Божий суд воздал волхву по заслугам. Ибо «горе тем, которые тьму почитают светом, и свет — тьмою» (Ис. 5:20), такие сами лишаются света, который имели. И вдруг напал на него мрак и тьма
(здесь Лука использует два современных ему медицинских термина) и он, обращаясь туда и сюда, искал вожатого (116). Павел, должно быть, прекрасно помнил тот день, когда он сам был слеп, правда, он был ослеплен славой Божьей и приведен за руки поводырями в Дамаск.Тогда проконсул, увидев происшедшее, уверовал, дивясь
(«глубоко потрясенный», ИБ) учению Господню (12). Его более всего поразило сочетание слова и знамения, победоносного учения Апостола и поражения волхва. Некоторые исследователи утверждают, что, поскольку не было упомянуто крещение, проконсул истинно не уверовал или что миссионеры «приняли вежливое гостеприимство за обращение» [277]. Для таких утверждений нет никаких оснований. Заявления автора о том, что проконсул уверовал, достаточно, и оно соответствует сходным утверждениям Луки в других частях его произведений (напр.: 14:1; 17:34; 19:18). Он не указывает, как в случае с Симоном–волхвом (8:13,18 и дал.), что вера проконсула была исповеданием без истинного обращения.Нет, он рисует сцену волнующей встречи, где могущество Духа нанесло поражение силам зла, где Апостол произнес проклятие на волхва, а Евангелие одержало победу над оккультными силами. Более того, Лука определенно хочет, чтобы мы приняли Сергия Павла как первого истинного язычника, который истинно уверовал и который в прошлом не имел никакой связи с иудаизмом. Прямое обращение Павла к язычникам явилось «великим новаторством в его первом миссионерском путешествии» [278]
.3. Павел и Варнава в Писидийской Антиохии (13:13–52)

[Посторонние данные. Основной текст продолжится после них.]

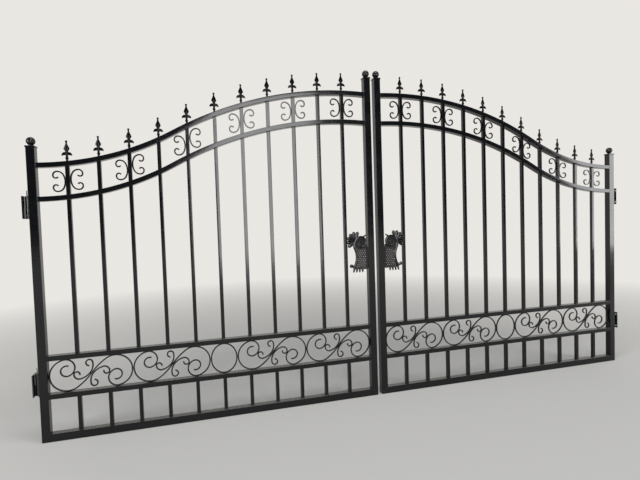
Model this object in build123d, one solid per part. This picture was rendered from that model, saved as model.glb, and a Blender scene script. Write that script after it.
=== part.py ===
from build123d import *
from math import acos, atan2, ceil, copysign, cos, degrees, floor, hypot, radians, sin, sqrt
import os

# Pair of ornamental steel driveway gate leaves with ball caps, spear finials and scroll work.
#
# Frame: X runs along the closed gate, from the left post face to the right one. Y runs to the back,
# the side that the leaves open to. Z is up. The origin is the middle of the left lower hinge plate,
# on the face that lies against the post.
#
# A leaf is drawn in its own coordinates: x from the outer face of its hinge stile, y from its front,
# z from its foot. The right leaf is the mirror image of the left one, but its scroll band, which
# runs in the same direction in both.

# Tubes of the frame, in millimetres
stile_size = 40.0
stile_wall = 2.0
rail_depth = 40.0
rail_height = 25.0
rail_wall = 1.5
picket_size = 19.0
picket_wall = 1.2

# Layout of one leaf
picket_count = 11
picket_gap = 127.0
meeting_gap = 25.0
hinge_stile_rise = 75.0
meeting_stile_rise = 81.0
band_bottom = 216.0
band_clear = 168.6

# Arched rails: a hollow by the hinges runs over into a crown by the meeting stile
arch_apex_height = 1824.0
arch_apex_inset = 115.0
arch_crown_radius = 2000.0
arch_hollow_radius = 1357.0
arch_turn = 29.2
arch_drop = 167.0

# Ball caps on the stiles
cap_overhang = 2.5
cap_thickness = 8.0
cap_edge_radius = 2.5
cap_neck_diameter = 20.0
cap_neck_height = 9.0
cap_ball_diameter = 42.0

# Spear finials: heights above the rail, with widths in front view
spear_height = 105.0
spear_foot_width = 10.0
spear_bead_height = 15.0
spear_bead_width = 16.0
spear_stem_height = 25.0
spear_stem_width = 11.0
spear_barb_tip_height = 28.0
spear_barb_height = 46.0
spear_barb_width = 48.0
spear_barb_thickness = 7.0
spear_blade_height = 63.0
spear_blade_width = 25.0
spear_blade_thickness = 10.0
spear_neck_height = 86.0
spear_neck_width = 6.5
spear_knob_height = 10.0
spear_knob_width = 10.0

# Scroll work, bent from square bar. Radii are parts of the loop or the back; turns are in degrees.
scroll_bar = 6.0
scroll_clearance = 0.3
ring_width = 146.0
wide_bend_facet = 15.0
tight_bend_facet = 30.0
tight_bend_radius = 30.0
band_scroll_middle_radius = 300.0
band_scroll_loop_end = 8.0
band_scroll_curl = ((0.494, 30), (0.543, 142), (0.333, 218))
band_c_lower = ((0.99, 42), (0.31, 98), (0.173, 200))
band_c_upper = ((0.80, 49), (0.197, 256))
picket_scroll_back_radius = 76.0
picket_scroll_half = ((1.0, 25), (0.41, 65), (0.25, 110), (0.155, 130))

# Cast pull plates beside the meeting stiles: places count from the stile and from the plate's foot
pull_height = 755.0
pull_thickness = 6.0
pull_mesh_foot = 16.0
pull_mesh_top = 156.0
pull_mesh_width = 95.0
pull_mesh_bar = 5.5
pull_mesh_cell_width = 12.5
pull_mesh_cell_height = 22.5
pull_border = 9.0
pull_rib_width = 17.0
pull_rib_tip_width = 9.0
pull_rib_thickness = 10.0
pull_rib_heading = 127.0
pull_rib_bends = ((115, -61), (49, 76), (36, 57), (29, 155), (20, 86), (13, 120))
pull_volute_x = 42.0
pull_volute_height = 177.0
pull_volute_radius = 30.0
pull_crest_x = 76.0
pull_crest_height = 185.0
pull_crest_reach = 59.0
pull_crest_fingers = 6
pull_crest_first = 106.0
pull_crest_step = -27.5
pull_finger_width = 17.0
pull_claw_count = 4
pull_claw_width = 20.0
pull_leaf_height = 219.0
pull_knob_width = 16.0
pull_knob_height = 45.0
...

Отплывши из Пафа, Павел и бывшие при нем прибыли в Пергию, в Памфилии
(13а). Итак, они отплыли от «родного острова Варнавы» к южному берегу «родины Павла, Малой Асии» [279]. Возможно, они высадились в Атталии, а затем прошли пешком около двенадцати миль в глубь Пергии.Здесь, в Пергии, случилось непредвиденное: Иоанн, отделившись от них, возвратился в Иерусалим
(136). Лука сообщает об этом обычным тоном и, похоже, не дает никаких оснований к тому, чтобы обвинять Иоанна. Но в стихе 15:38, говоря о Марке, он сообщает, что «Павел полагал не брать отставшего от них в Памфилии и не шедшего с ними на дело», т. е. давая понять, что Марк бросил их. Позже, однако, Марк изменил свое отношение и вновь пристал к Павлу в его миссионерских поездках «для служения» Апостолу (Кол. 4:10; 2 Тим. 4:11). Почему же он покинул их тогда? Существует несколько вариантов объяснений такого решения Марка. Может быть, он тосковал по матери, по ее просторному дому в Иерусалиме и предупредительным слугам? А может быть, он восстал против того, что партнерство «Варнава и Савл» (2, 7) превратилось в партнерство «Павел и Варнава» (13, 46 и т. д.), потому что теперь Павел взял руководство в свои руки и затмил собою его дядю? А может он, как верный член Иерусалимской консервативной иудейской партии, не соглашался со смелой политикой Павла в деле евангелизации язычников? Может именно он, возвратившись в Иерусалим, спровоцировал иудействующих на выступление против деятельности Павла (15:1 и дал.)? Или же он просто не выдержал крутого подъема в горы Тавра, которые, как известно, были полны разбойников (ср. с тем, что Павел говорил об «опасностях от разбойников» (2 Кор. 11:26)? Точного ответа мы все же не знаем.